Eli noted that he and Peyton occasionally talk football on the phone (no pun intended) throughout the season, but with Sunday's matchup on the horizon, the two have kept their conversations off the field.

"You just don't want to give any tips or hints, anything that I could tell my defensive coordinator or he could tell his defensive coordinator," he said. "Even these last six weeks of preseason games and training camp, we really haven't talked much football about what occurred in games."

Sunday will mark the third time the two brothers' clubs have met -- first in 2006 and again in 2010, both of which came with Peyton an Indianapolis Colt.

The older brother is 2-0 in the previous two contests.

"This will be the third time, possibly could be the last time," Peyton said. "I think I will take a moment there, whenever it is—in pregame warm-ups, the national anthem, coin toss, whenever that is—I think you do take a moment there. And you kind of capture it and hold onto it. I have a moment from the 2006 game and the 2010 game, but that's one moment.
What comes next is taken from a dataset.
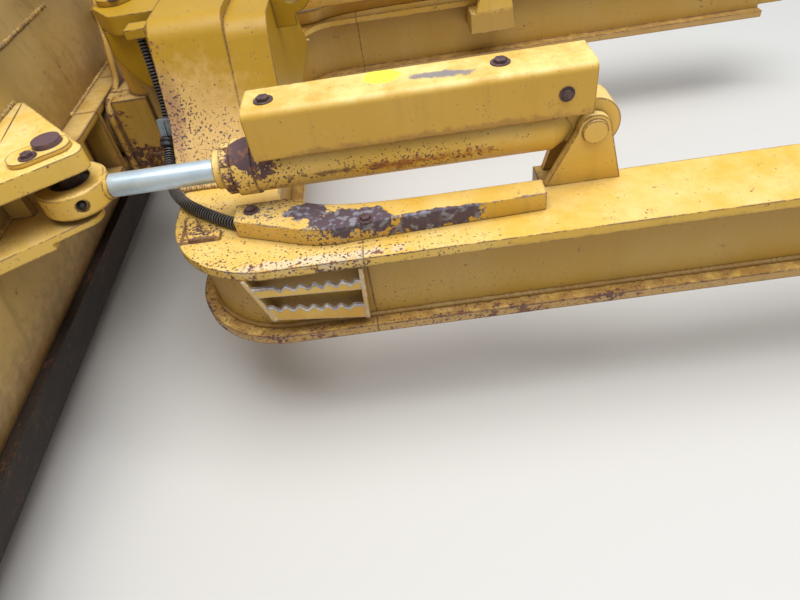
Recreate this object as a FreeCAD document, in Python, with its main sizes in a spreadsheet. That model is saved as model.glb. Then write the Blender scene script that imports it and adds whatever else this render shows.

The rest of the time you're going out and trying to do your job as a quarterback and help your team win."

And for anyone thinking the brother vs. brother storyline could be any type of distraction for the Broncos' Manning, tight end Julius Thomas quickly put that to rest.

"Peyton is always going to give it 100 percent – if he's playing his brother or if he takes us all down there and plays a bunch of guys at the park," he said. "He puts 100 percent into his preparation and he's going to do that this week."